Врачу требуются некоторое время и опыт, чтобы оценить всю пользу прикосновения для выздоровления пациента. Его дорога к этому осознанию заполнена избавившимися от болезни, но не исцеленными пациентами или такими, которые вернулись к счастливой жизни без его помощи. Хороший доктор часто думает о том, что он мог сделать для таких больных, но не сделал из-за недопонимания или недостатка времени. Последний фактор все еще угрожает его роли целителя.
Популярный писатель Малкольм Гладуэлл говорит: «Врачу и пациенту нужно больше времени, а не больше технологий»[168]. Но почему одно должно исключать другое? Есть целый спектр мощных аппаратов, и в ближайшее время появится еще больше умных машин, которые расширят доступ врача к информации, его возможность оценивать состояние жизненно важных органов человеческого тела и способность применять свои знания по отношению к конкретному пациенту. Если сотрудничество человека с машинами строится должным образом, то разве, помимо прочих преимуществ технологий, это не дает врачу и вам больше времени для живого общения?
Попытки
Часть V. Страхи и надежды новой медицины
Глава 16. Страх тирании экспертов и приборов
Я боюсь совместной тирании экспертов и приборов, не имеющих тесных связей с нашими первостепенными задачами… Я думаю, главное — это глубокая связь с чем-то важным, которая есть у всех нас.
Тирания экспертов?
Существует две группы экспертов, которые по разным причинам могут считаться угрозой для всей системы здравоохранения: медицинские эксперты и эксперты в медицинском бизнесе.

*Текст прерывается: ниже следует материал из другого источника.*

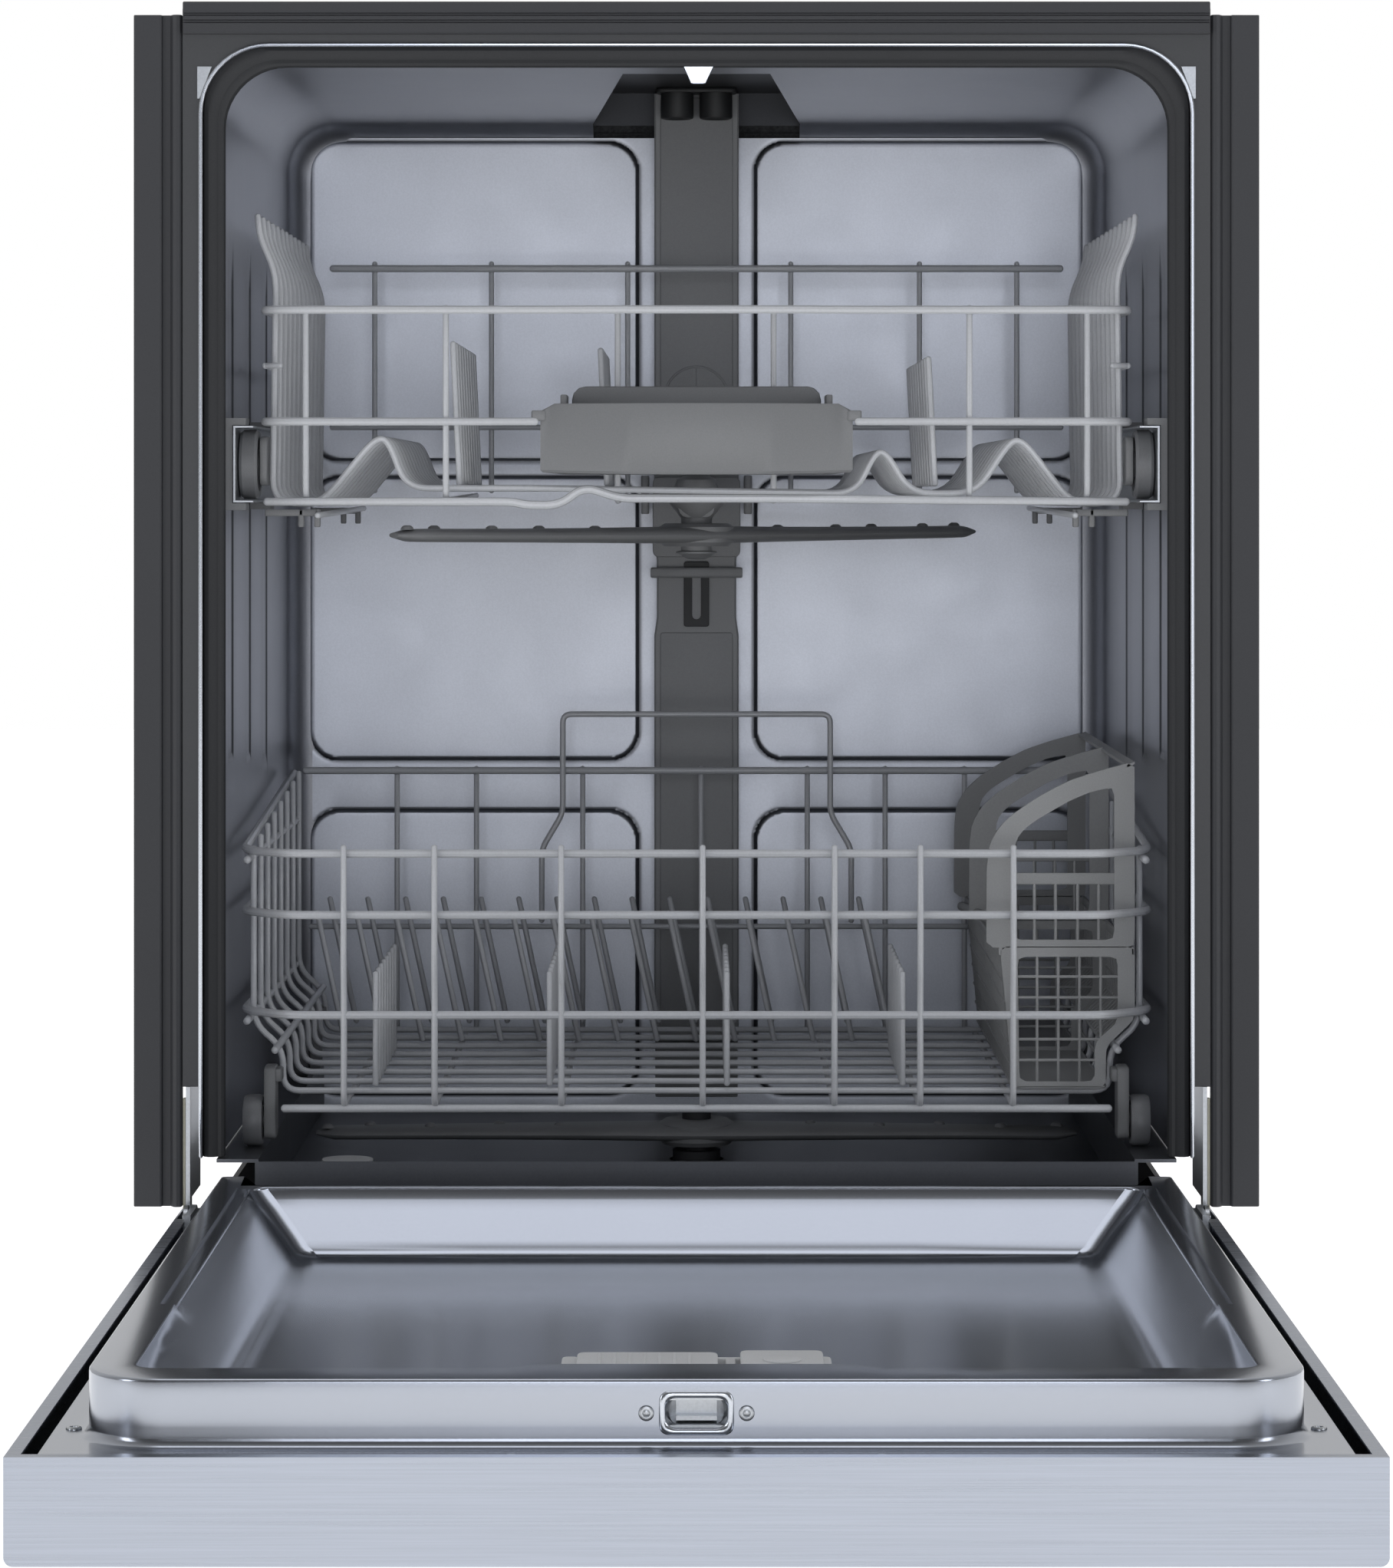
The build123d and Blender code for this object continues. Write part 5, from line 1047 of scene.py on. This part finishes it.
lower = blades((0, low_y, low_z), 0.2385, 0, root=0.026, tip=0.015, droop=0.0012)
lower += [turned([(0.0095, -0.0078), (0.0210, -0.0078), (0.0238, -0.0050), (0.0238, 0.0050),
                  (0.0195, 0.0078), (0.0095, 0.0078)], (0, low_y, low_z), sides=40)]
lower_arm = piece_of("lower_arm_shells", lower, arm_plastic)
fit(lower_arm, "lower_spray_arm", "dark_plastic", "lower_spray_arm")

# ------------------------------------------------------------------------------------------
# Lower rack: the same coated wire. Three loops with chamfered front corners, eight U wires
# that step in at the foot, front and back uprights, a raised bail and two kinds of tines.
# ------------------------------------------------------------------------------------------
low_y0, low_y1 = front_y + 0.033, front_y + 0.430
loop_x, chamfer_x, foot_x = 0.267, 0.2385, 0.245
loops = []
for level, rear in ((0.3654, 0.3910), (0.3295, 0.3295), (0.2710, 0.2710)):
    loops.append(round_wire(bent_path([
        (-loop_x, low_y1 - 0.020, rear), (-loop_x, low_y0 + 0.028, level), (-chamfer_x, low_y0, level),
        (chamfer_x, low_y0, level), (loop_x, low_y0 + 0.028, level), (loop_x, low_y1 - 0.020, rear)],
        0.014), thick))
for side in (-1, 1):
    loops += [round_wire([(side * x, low_y0 + 0.012, z), (side * x, low_y1 - 0.020, z)], 0.0024)
              for x, z in ((0.2640, 0.3605), (0.2640, 0.2660), (0.2475, 0.2490))]
loops += [round_wire([(-0.263, low_y1, 0.391), (0.263, low_y1, 0.391)], thick),
          round_wire([(-0.259, low_y1, 0.287), (0.259, low_y1, 0.287)], thin),
          round_wire([(-0.2433, low_y0 + 0.004, 0.216), (0.2433, low_y0 + 0.004, 0.216)], thick)]
for x in (-0.206, -0.153, -0.079, 0.0036, 0.0806, 0.1307, 0.185):
    loops.append(round_wire(bent_path([(x, low_y0 - 0.004, 0.371), (x, low_y0 - 0.004, 0.300),
                                       (x, low_y0 - 0.001, 0.285), (x, low_y0 - 0.001, 0.218),
                                       (x, low_y1, 0.218)]), thin))
for x in (-0.200, -0.147, -0.076, 0.003, 0.074, 0.126, 0.179):
    loops.append(round_wire([(x, low_y1 + 0.004, 0.218), (x, low_y1 + 0.004, 0.394)], thin))
for index in range(8):
    y = low_y0 + 0.040 + index * 0.046
    top = 0.3674 + 0.0256 * index / 7
    loops.append(round_wire(bent_path([(-0.2625, y, top), (-0.2625, y, 0.262), (-foot_x, y, 0.247),
                                       (-foot_x, y, 0.222), (foot_x, y, 0.222), (foot_x, y, 0.247),
                                       (0.2625, y, 0.262), (0.2625, y, top)], 0.010), thin))
bail_y = low_y1 - 0.008
bail = [(-0.103, bail_y, 0.290), (-0.103, bail_y, 0.3395), (-0.089, bail_y, 0.363),
        (-0.089, bail_y, 0.429), (0.089, bail_y, 0.429), (0.089, bail_y, 0.363),
        (0.103, bail_y, 0.3395), (0.103, bail_y, 0.290)]
loops.append(round_wire(bent_path(bail, 0.006), thin))
lower_rack = piece_of("lower_rack_wirework", loops, coating)
fit(lower_rack, "lower_rack", "rack_coating", "lower_rack_wires")
stems = [round_wire([(-0.225 + 0.025 * k, y, 0.225), (-0.243 + 0.025 * k, y, 0.309)], thin)
         for y in (low_y1 - 0.130, low_y1 - 0.023) for k in range(15)]
stems += [round_wire([(x, front_y + 0.070 + 0.0245 * k, 0.225),
                      (x, front_y + 0.072 + 0.0245 * k, 0.293)], thin)
          for x in (-0.190, -0.087, 0.018, 0.122) for k in range(8)]
plate_tines = piece_of("lower_rack_plate_tines", stems, coating)
fit(plate_tines, "lower_rack", "rack_coating", "lower_rack_tines")
lower_axles = (front_y + 0.058, front_y + 0.392)
for name, y in zip(("lower_front_wheels", "lower_rear_wheels"), lower_axles):
    pair = piece_of(name + "_rollers", mirror([tyre(0.2552, y, 0.2067, 0.015, 0.0113)]), acetal)
    fit(pair, name, "grey_plastic", name)
feet_clips = []
for y in lower_axles:
    feet_clips += [soft_block((0.2474, y - 0.0105, 0.1965), (0.2542, y + 0.0105, 0.2390), 0.004, 0.001,
                              axis=0),
                   soft_block((0.2440, y - 0.008, 0.2300), (0.2500, y + 0.008, 0.2375), 0.002),
                   turned([(0.0005, 0), (0.0036, 0), (0.0039, 0.001), (0.0039, 0.0150),
                           (0.0005, 0.0156)], (0.2500, y, 0.2067), 0)]
wheel_clips = piece_of("lower_wheel_clips", mirror(feet_clips), grip_plastic)
fit(wheel_clips, "lower_rack", "grey_plastic", "wheel_brackets")

# ------------------------------------------------------------------------------------------
# Cutlery basket: thin polypropylene mesh walls round two cells, and three arched plates
# with a window that serve as its handles.
# ------------------------------------------------------------------------------------------
basket_plastic = grained("polypropylene_basket", "9C9D9D", 0.5, 0.0009, 0.00003)
bask_y0, bask_y1 = low_y0 + 0.027, low_y1 - 0.012
cell = (bask_y1 - bask_y0 - 0.0024) / 2
outer_arch = [(0.1710, 0.308), (0.1712, 0.355), (0.1728, 0.369), (0.1786, 0.379), (0.187, 0.387),
              (0.2036, 0.398), (0.220, 0.4065), (0.237, 0.412), (0.2585, 0.4178), (0.2585, 0.308)]
inner_arch = [(0.1870, 0.3125), (0.1872, 0.358), (0.1885, 0.372), (0.1945, 0.379), (0.2036, 0.385),
              (0.220, 0.3945), (0.233, 0.400), (0.2465, 0.4028), (0.2465, 0.360), (0.2465, 0.3125)]


def windowed(outer, inner, y, thick_y):
    """A plate with a window: rings of equal point counts run round both faces and edges."""
    def even(points, count=64):
        loop = bent_path(points, 0.004, closed=True)
        run = np.linalg.norm(np.roll(loop, -1, 0) - loop, axis=1)
        at = np.concatenate([[0], np.cumsum(run)])
        wanted = np.linspace(0, at[-1], count, endpoint=False)
        ring = np.vstack([loop, loop[:1]])
        return np.column_stack([np.interp(wanted, at, ring[:, 0]), np.interp(wanted, at, ring[:, 1])])

    a, b = even(outer), even(inner)
    stack = [np.column_stack([loop[:, 0], np.full(64, place), loop[:, 1]])
             for loop, place in ((a, y), (a, y + thick_y), (b, y + thick_y), (b, y))]
    return skin(stack, wrap=True)


basket = []
for k in range(3):
    y = bask_y0 + k * cell
    basket.append(windowed(outer_arch, inner_arch, y, 0.0024))
    basket.append(soft_block((0.186, y + 0.0002, 0.345), (0.248, y + 0.0022, 0.352), 0.0009, axis=0))
    basket += [soft_block((x - 0.0009, y + 0.0003, 0.309), (x + 0.0009, y + 0.0021, 0.347), 0.0008)
               for x in (0.1994, 0.2119, 0.2249, 0.2373)]
    # Mesh of the end walls: a frame that narrows to the foot, with bars 12.4 mm apart.
    frame_line = [(0.1790, 0.3085), (0.1870, 0.2250), (0.2415, 0.2250), (0.2415, 0.2495),
                  (0.2585, 0.2655), (0.2585, 0.3085)]
    hole_line = [(0.1895, 0.3025), (0.1905, 0.2290), (0.2350, 0.2290), (0.2350, 0.2520),
                 (0.2485, 0.2640), (0.2485, 0.3025)]
    basket.append(windowed(frame_line, hole_line, y, 0.0022))
    basket += [soft_block((x - 0.0009, y + 0.0003, 0.2270), (x + 0.0009, y + 0.0020, 0.3055), 0.0008)
               for x in (0.2010, 0.2135, 0.2260)]
    basket += [soft_block((0.2376, y + 0.0003, 0.2520), (0.2394, y + 0.0020, 0.3055), 0.0008)]
    basket += [soft_block((0.1885, y + 0.0003, z - 0.0009), (right, y + 0.0020, z + 0.0009), 0.0008,
                          axis=0)
               for z, right in ((0.2415, 0.237), (0.2538, 0.238), (0.2661, 0.2505), (0.2784, 0.2505),
                                (0.2907, 0.2505))]
ys = np.arange(bask_y0 + 0.008, bask_y1 - 0.006, 0.0124)
basket += [round_wire([(0.1798, y, 0.3065), (0.1870, y, 0.2262)], 0.0010, 6) for y in ys]
basket += [round_wire([(0.2572, y, 0.3065), (0.2572, y, 0.2672), (0.2410, y, 0.2510)], 0.0010, 6)
           for y in ys]
basket += [round_wire([(x, bask_y0 + 0.001, z), (x, bask_y1 - 0.001, z)], 0.0011, 6)
           for x, z in ((0.1870, 0.226), (0.1858, 0.2385), (0.1847, 0.251), (0.1836, 0.2635),
                        (0.1824, 0.276), (0.1812, 0.2885), (0.2410, 0.226), (0.2410, 0.2385),
                        (0.2410, 0.2505), (0.2572, 0.267), (0.2572, 0.280), (0.2572, 0.293))]
basket += [soft_block((0.1780, bask_y0, 0.3030), (0.1806, bask_y1, 0.3085), 0.0010, axis=1),
           soft_block((0.2562, bask_y0, 0.3030), (0.2586, bask_y1, 0.3085), 0.0010, axis=1),
           soft_block((0.1870, bask_y0, 0.2250), (0.2412, bask_y1, 0.2266), 0.0007, axis=1),
           prism([(0.2540, 0.4160), (0.2586, 0.4176), (0.2586, 0.4160), (0.2540, 0.4142)], bask_y0,
                 bask_y1, axis=1, edge=0.0002)]
basket += [turned([(0.0004, -0.0035), (0.0026, -0.003), (0.0030, -0.001), (0.0030, 0.001),
                   (0.0026, 0.003), (0.0004, 0.0035)], (0.1760, y, 0.3235 - 0.02 * k / 28), 1, 12)
           for k, y in enumerate(np.arange(bask_y0 + 0.006, bask_y1 - 0.006, 0.0115))]
cutlery = piece_of("cutlery_basket_mesh", basket, basket_plastic, crease=30)
fit(cutlery, "silverware_basket", "basket_plastic", "silverware_basket")

# ------------------------------------------------------------------------------------------
# Base: pumps, valve, box and feet are seen only from below and behind, and keep their plain
# moulded or turned shapes, each with the finish of its own material.
# ------------------------------------------------------------------------------------------
dress(grained("polypropylene_base", "2E2F31", 0.6, 0.0012, 0.00005), "base_pan", "sump",
      "junction_box")
dress(grained("glass_filled_nylon_dark", "38393B", 0.5, 0.0008, 0.00003), "circulation_pump",
      "drain_pump", "inlet_valve")
dress(grained("etched_filter_steel", "7C7E82", 0.42, 0.0016, 0.00006, mottle=0.2, metallic=1.0),
      "filter_plate")
dress(grained("expanded_polystyrene", "B9BABB", 0.8, 0.003, 0.00012), "overfill_float")
dress(zinc, "front_foot_left", "front_foot_right", "rear_foot")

Хороший врач основывает свое решение насчет вашего лечения на рекомендациях, разработанных специалистами с опорой на научные данные, но корректирует их с учетом особенностей вашего заболевания. Тем не менее он знает, что иногда эти рекомендации даже в самой благонамеренной системе перерастают в строгие протоколы с непредусмотренными последствиями; он бдительно следит за подобными исключениями.
Вот пример. В больнице, где работал один хирург общего профиля, в стандартном порядке для обеспечения качества медицинских услуг были составлены следующие рекомендации: через час после операции начинать вводить внутривенно антибиотики и делать это в течение суток после вмешательства с профилактической целью, чтобы предотвратить инфицирование. У нашего хирурга был пациент с острым воспалением желчного пузыря, обратившийся в больницу в 2 часа ночи. Врач осмотрел больного и сделал назначения, распорядившись немедленно начать инъекции антибиотиков. Препараты должны были ослабить инфекцию, которая наверняка уже присутствовала, — то есть это была терапия, а не профилактика. На следующее утро пациенту назначили операцию, и медсестра спросила врача, действительно ли он хочет вводить антибиотики до операции. Когда он ответил, что пациент получает лекарства уже восемь часов, с тех пор как его положили в отделение, его собеседница покачала головой: нет, ночная сестра отложила начало процедуры до положенного срока — через час после операции, — как предписывает протокол. Это плохая медицина. Превращение написанных экспертами клинических рекомендаций в протокол, не дающий ответственному врачу права принять важное решение, рискует обернуться последствиями, которых эксперты не подразумевали. «Глупая последовательность, — писал Ральф Уолдо Эмерсон, — есть предрассудок ограниченного ума»[170]. Думающие люди, в том числе хорошие врачи, по достоинству оценят этот афоризм.
По крайней мере с начала XX века большинство практикующих врачей в США пытаются основывать свою заботу о пациентах на лучших научных данных. Вплоть до недавнего времени (последних тридцати с небольшим лет) каждый врач обязан был отыскать всю имеющуюся медицинскую информацию, совместить ее со своим личным опытом и на основе этого выбрать курс лечения для конкретного пациента. Как можно догадаться, это приводило к тому, что методы разных врачей существенно отличались друг от друга в зависимости от того, насколько усердно доктор разыскивал сведения и как интерпретировал их в контексте своего клинического опыта и особенностей больного.